In the listing below, find every line containing "joints" and copy it out.
═════ Collected data
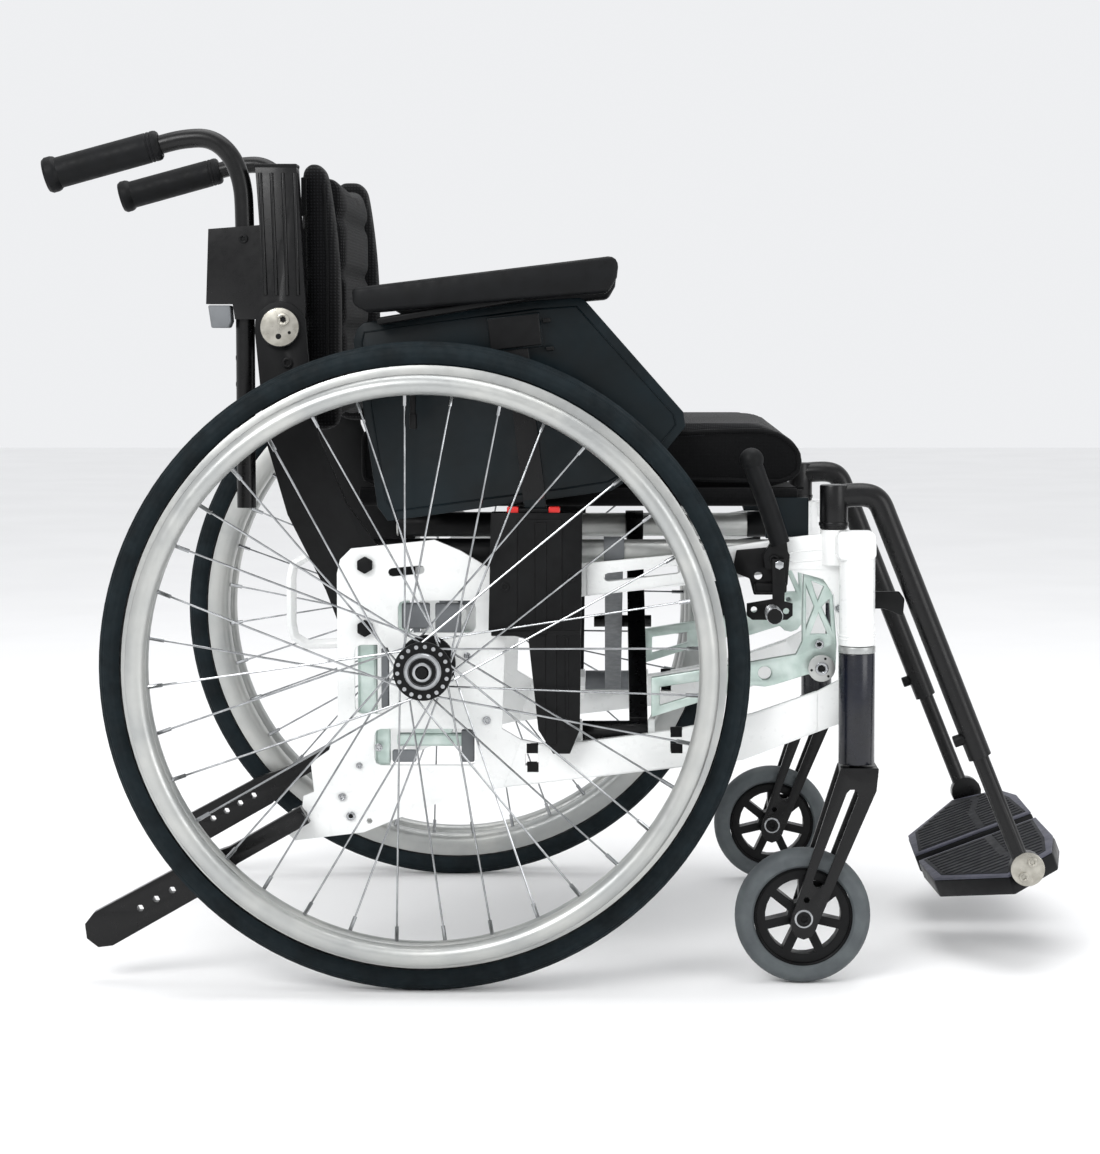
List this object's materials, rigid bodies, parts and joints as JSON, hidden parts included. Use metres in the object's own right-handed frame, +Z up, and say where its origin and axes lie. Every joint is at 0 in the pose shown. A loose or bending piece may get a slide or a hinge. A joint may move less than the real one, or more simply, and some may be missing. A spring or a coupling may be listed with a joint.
{
  "type": "manual wheelchair",
  "caption": "Folding manual wheelchair with self-propelling rear wheels, casters, swing-away footrests, armrests, reclining back and anti-tippers.",
  "frame": {"origin": "middle of the chair on the floor", "axes": "+X forward, +Y to the rider's left, +Z up"},
  "size_m": [0.9595, 0.638, 0.7843],
  "materials": {
    "white_powder_coat": "semi-gloss",
    "black_powder_coat": "satin",
    "navy_anodised": "satin",
    "mint_cast_aluminium": "satin",
    "silver_anodised": "satin",
    "stainless_steel": "polished",
    "grey_painted_metal": "matt",
    "tyre_rubber": "matt",
    "caster_rubber": "matt",
    "grip_rubber": "matt",
    "black_nylon": "matt",
    "dark_panel_plastic": "satin",
    "red_plastic": "gloss",
    "black_fabric": "woven",
    "footplate_nylon": "matt"
  },
  "bodies": {
    "frame_right": {"side_frame_right": "white_powder_coat", "lattice_bracket_right": "mint_cast_aluminium", "back_bracket_right": "black_powder_coat", "caster_housing_right": "navy_anodised", "brake_body_right": "black_nylon", "armrest_socket_right": "black_nylon"},
    "wheel_right": {"rear_tyre_right": "tyre_rubber", "rear_rim_right": "silver_anodised", "wheel_hub_right": "stainless_steel", "push_rim_right": "silver_anodised"},
    "caster_fork_right": {"caster_fork_right": "black_powder_coat"},
    "caster_wheel_right": {"caster_tyre_right": "caster_rubber", "caster_rim_right": "black_nylon"},
    "brake_lever_right": {"brake_lever_right": "black_powder_coat"},
    "brake_shoe_right": {"brake_shoe_right": "stainless_steel"},
    "hanger_right": {"hanger_right": "black_powder_coat"},
    "hanger_release_right": {"hanger_release_right": "black_nylon"},
    "armrest_release_right": {"armrest_release_right": "red_plastic"},
    "handle_clamp_right": {"handle_clamp_right": "grey_painted_metal"},
    "anti_tipper_right": {"anti_tipper_right": "black_powder_coat"},
    "cross_arm_right": {"cross_arm_right": "black_powder_coat"},
    "footrest_right": {"footrest_tube_right": "black_powder_coat"},
    "footplate_right": {"footplate_right": "footplate_nylon"},
    "armrest_right": {"armrest_pad_right": "grip_rubber", "side_panel_right": "dark_panel_plastic"},
    "back_right": {"back_cane_right": "black_powder_coat", "back_upholstery": "black_fabric"},
    "handle_right": {"handle_tube_right": "black_powder_coat", "handle_grip_right": "grip_rubber"},
    "seat_rail_right": {"seat_rail_right": "silver_anodised", "seat_cushion": "black_fabric"},
    "frame_left": {"side_frame_left": "white_powder_coat", "lattice_bracket_left": "mint_cast_aluminium", "back_bracket_left": "black_powder_coat", "caster_housing_left": "navy_anodised", "brake_body_left": "black_nylon", "armrest_socket_left": "black_nylon"},
    "wheel_left": {"rear_tyre_left": "tyre_rubber", "rear_rim_left": "silver_anodised", "wheel_hub_left": "stainless_steel", "push_rim_left": "silver_anodised"},
    "caster_fork_left": {"caster_fork_left": "black_powder_coat"},
    "caster_wheel_left": {"caster_tyre_left": "caster_rubber", "caster_rim_left": "black_nylon"},
    "brake_lever_left": {"brake_lever_left": "black_powder_coat"},
    "brake_shoe_left": {"brake_shoe_left": "stainless_steel"},
    "hanger_left": {"hanger_left": "black_powder_coat"},
    "hanger_release_left": {"hanger_release_left": "black_nylon"},
    "armrest_release_left": {"armrest_release_left": "red_plastic"},
    "handle_clamp_left": {"handle_clamp_left": "grey_painted_metal"},
    "anti_tipper_left": {"anti_tipper_left": "black_powder_coat"},
    "cross_arm_left": {"cross_arm_left": "grey_painted_metal"},
    "footrest_left": {"footrest_tube_left": "black_powder_coat"},
    "footplate_left": {"footplate_left": "footplate_nylon"},
    "armrest_left": {"armrest_pad_left": "grip_rubber", "side_panel_left": "dark_panel_plastic"},
    "back_left": {"back_cane_left": "black_powder_coat"},
    "handle_left": {"handle_tube_left": "black_powder_coat", "handle_grip_left": "grip_rubber"},
    "seat_rail_left": {"seat_rail_left": "silver_anodised"}
  },
  "joints": [
    {"name": "fold", "type": "hinge", "parent": "frame_right", "child": "cross_arm_right", "pos_m": [0.0723, -0.195, 0.225], "axis": [1, 0, 0], "range_deg": [0, 45], "deforming": ["seat_cushion", "back_upholstery"]},
    {"name": "cross_pivot", "type": "hinge", "parent": "cross_arm_right", "child": "cross_arm_left", "pos_m": [0.0608, 0, 0.309], "axis": [1, 0, 0], "range_deg": [-90, 0]},
    {"name": "left_frame_pivot", "type": "hinge", "parent": "cross_arm_left", "child": "frame_left", "pos_m": [0.0493, 0.195, 0.225], "axis": [1, 0, 0], "range_deg": [0, 45]},
    {"name": "left_rail_pivot", "type": "hinge", "parent": "cross_arm_right", "child": "seat_rail_left", "pos_m": [0.0723, 0.195, 0.393], "axis": [1, 0, 0], "range_deg": [-45, 0]},
    {"name": "right_rail_pivot", "type": "hinge", "parent": "cross_arm_left", "child": "seat_rail_right", "pos_m": [0.0493, -0.195, 0.393], "axis": [1, 0, 0], "range_deg": [0, 45]},
    {"name": "wheel_spin_right", "type": "hinge", "parent": "frame_right", "child": "wheel_right", "pos_m": [-0.1222, -0.275, 0.295], "axis": [0, 1, 0], "continuous": true},
    {"name": "caster_swivel_right", "type": "hinge", "parent": "frame_right", "child": "caster_fork_right", "pos_m": [0.2718, -0.243, 0.22], "axis": [0, 0, 1], "continuous": true},
    {"name": "caster_spin_right", "type": "hinge", "parent": "caster_fork_right", "child": "caster_wheel_right", "pos_m": [0.2228, -0.243, 0.0625], "axis": [0, 1, 0], "continuous": true},
    {"name": "brake_right", "type": "hinge", "parent": "frame_right", "child": "brake_lever_right", "pos_m": [0.1958, -0.24, 0.39], "axis": [0, 1, 0], "range_deg": [0, 40]},
    {"name": "brake_shoe_swing_right", "type": "hinge", "parent": "frame_right", "child": "brake_shoe_right", "pos_m": [0.1998, -0.242, 0.385], "axis": [0, 1, 0], "range_deg": [0, 25]},
    {"name": "hanger_swing_right", "type": "hinge", "parent": "frame_right", "child": "hanger_right", "pos_m": [0.2518, -0.222, 0.4375], "axis": [0, 0, 1], "range_deg": [-90, 0]},
    {"name": "hanger_release_lever_right", "type": "hinge", "parent": "frame_right", "child": "hanger_release_right", "pos_m": [0.2843, -0.219, 0.351], "axis": [0, 1, 0], "range_deg": [0, 18], "stiffness_Nm_per_rad": 0.6},
    {"name": "leg_length_right", "type": "slide", "parent": "hanger_right", "child": "footrest_right", "axis": [-0.3691, 0, 0.9294], "range_m": [0, 0.08]},
    {"name": "footplate_flip_right", "type": "hinge", "parent": "footrest_right", "child": "footplate_right", "pos_m": [0.4328, -0.205, 0.101], "axis": [0.9361, 0, 0.3518], "range_deg": [0, 90]},
    {"name": "armrest_height_right", "type": "slide", "parent": "frame_right", "child": "armrest_right", "axis": [-0.1149, 0, 0.9934], "range_m": [0, 0.08]},
    {"name": "armrest_button_right", "type": "slide", "parent": "frame_right", "child": "armrest_release_right", "axis": [0.1149, 0, -0.9934], "range_m": [0, 0.003], "stiffness_N_per_m": 400},
    {"name": "back_recline_right", "type": "hinge", "parent": "frame_right", "child": "back_right", "pos_m": [-0.2576, -0.2, 0.6027], "axis": [0, -1, 0], "range_deg": [0, 20]},
    {"name": "handle_height_right", "type": "slide", "parent": "back_right", "child": "handle_right", "axis": [0, 0, 1], "range_m": [0, 0.1]},
    {"name": "handle_clamp_lever_right", "type": "hinge", "parent": "back_right", "child": "handle_clamp_right", "pos_m": [-0.3227, -0.2, 0.6195], "axis": [0, 1, 0], "range_deg": [0, 60]},
    {"name": "anti_tipper_swing_right", "type": "hinge", "parent": "frame_right", "child": "anti_tipper_right", "pos_m": [-0.2402, -0.235, 0.152], "axis": [0, 1, 0], "range_deg": [0, 110]},
    {"name": "wheel_spin_left", "type": "hinge", "parent": "frame_left", "child": "wheel_left", "pos_m": [-0.1222, 0.275, 0.295], "axis": [0, 1, 0], "continuous": true},
    {"name": "caster_swivel_left", "type": "hinge", "parent": "frame_left", "child": "caster_fork_left", "pos_m": [0.2718, 0.243, 0.22], "axis": [0, 0, 1], "continuous": true},
    {"name": "caster_spin_left", "type": "hinge", "parent": "caster_fork_left", "child": "caster_wheel_left", "pos_m": [0.2228, 0.243, 0.0625], "axis": [0, 1, 0], "continuous": true},
    {"name": "brake_left", "type": "hinge", "parent": "frame_left", "child": "brake_lever_left", "pos_m": [0.1958, 0.24, 0.39], "axis": [0, 1, 0], "range_deg": [0, 40]},
    {"name": "brake_shoe_swing_left", "type": "hinge", "parent": "frame_left", "child": "brake_shoe_left", "pos_m": [0.1998, 0.242, 0.385], "axis": [0, 1, 0], "range_deg": [0, 25]},
    {"name": "hanger_swing_left", "type": "hinge", "parent": "frame_left", "child": "hanger_left", "pos_m": [0.2518, 0.222, 0.4375], "axis": [0, 0, -1], "range_deg": [-90, 0]},
    {"name": "hanger_release_lever_left", "type": "hinge", "parent": "frame_left", "child": "hanger_release_left", "pos_m": [0.2843, 0.219, 0.351], "axis": [0, 1, 0], "range_deg": [0, 18], "stiffness_Nm_per_rad": 0.6},
    {"name": "leg_length_left", "type": "slide", "parent": "hanger_left", "child": "footrest_left", "axis": [-0.3691, 0, 0.9294], "range_m": [0, 0.08]},
    {"name": "footplate_flip_left", "type": "hinge", "parent": "footrest_left", "child": "footplate_left", "pos_m": [0.4328, 0.205, 0.101], "axis": [-0.9361, 0, -0.3518], "range_deg": [0, 90]},
    {"name": "armrest_height_left", "type": "slide", "parent": "frame_left", "child": "armrest_left", "axis": [-0.1149, 0, 0.9934], "range_m": [0, 0.08]},
    {"name": "armrest_button_left", "type": "slide", "parent": "frame_left", "child": "armrest_release_left", "axis": [0.1149, 0, -0.9934], "range_m": [0, 0.003], "stiffness_N_per_m": 400},
    {"name": "back_recline_left", "type": "hinge", "parent": "frame_left", "child": "back_left", "pos_m": [-0.2576, 0.2, 0.6027], "axis": [0, -1, 0], "range_deg": [0, 20]},
    {"name": "handle_height_left", "type": "slide", "parent": "back_left", "child": "handle_left", "axis": [0, 0, 1], "range_m": [0, 0.1]},
    {"name": "handle_clamp_lever_left", "type": "hinge", "parent": "back_left", "child": "handle_clamp_left", "pos_m": [-0.3227, 0.2, 0.6195], "axis": [0, 1, 0], "range_deg": [0, 60]},
    {"name": "anti_tipper_swing_left", "type": "hinge", "parent": "frame_left", "child": "anti_tipper_left", "pos_m": [-0.2402, 0.235, 0.152], "axis": [0, 1, 0], "range_deg": [0, 110]}
  ],
  "couplings": [
    {"joint": "cross_pivot", "follows": "fold", "ratio": -2},
    {"joint": "left_frame_pivot", "follows": "fold", "ratio": 1},
    {"joint": "left_rail_pivot", "follows": "fold", "ratio": -1},
    {"joint": "right_rail_pivot", "follows": "fold", "ratio": 1},
    {"joint": "brake_shoe_swing_right", "follows": "brake_right", "ratio": 0.625},
    {"joint": "footplate_flip_right", "follows": "fold", "ratio": 2},
    {"joint": "brake_shoe_swing_left", "follows": "brake_left", "ratio": 0.625},
    {"joint": "footplate_flip_left", "follows": "fold", "ratio": 2},
    {"joint": "back_recline_left", "follows": "back_recline_right", "ratio": 1}
  ]
}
══════════
§ **Answer to this problem**
List this object's materials, rigid bodies, parts and joints as JSON, hidden parts included. Use metres in the object's own right-handed frame, +Z up, and say where its origin and axes lie. Every joint is at 0 in the pose shown. A loose or bending piece may get a slide or a hinge. A joint may move less than the real one, or more simply, and some may be missing. A spring or a coupling may be listed with a joint.
  "joints": [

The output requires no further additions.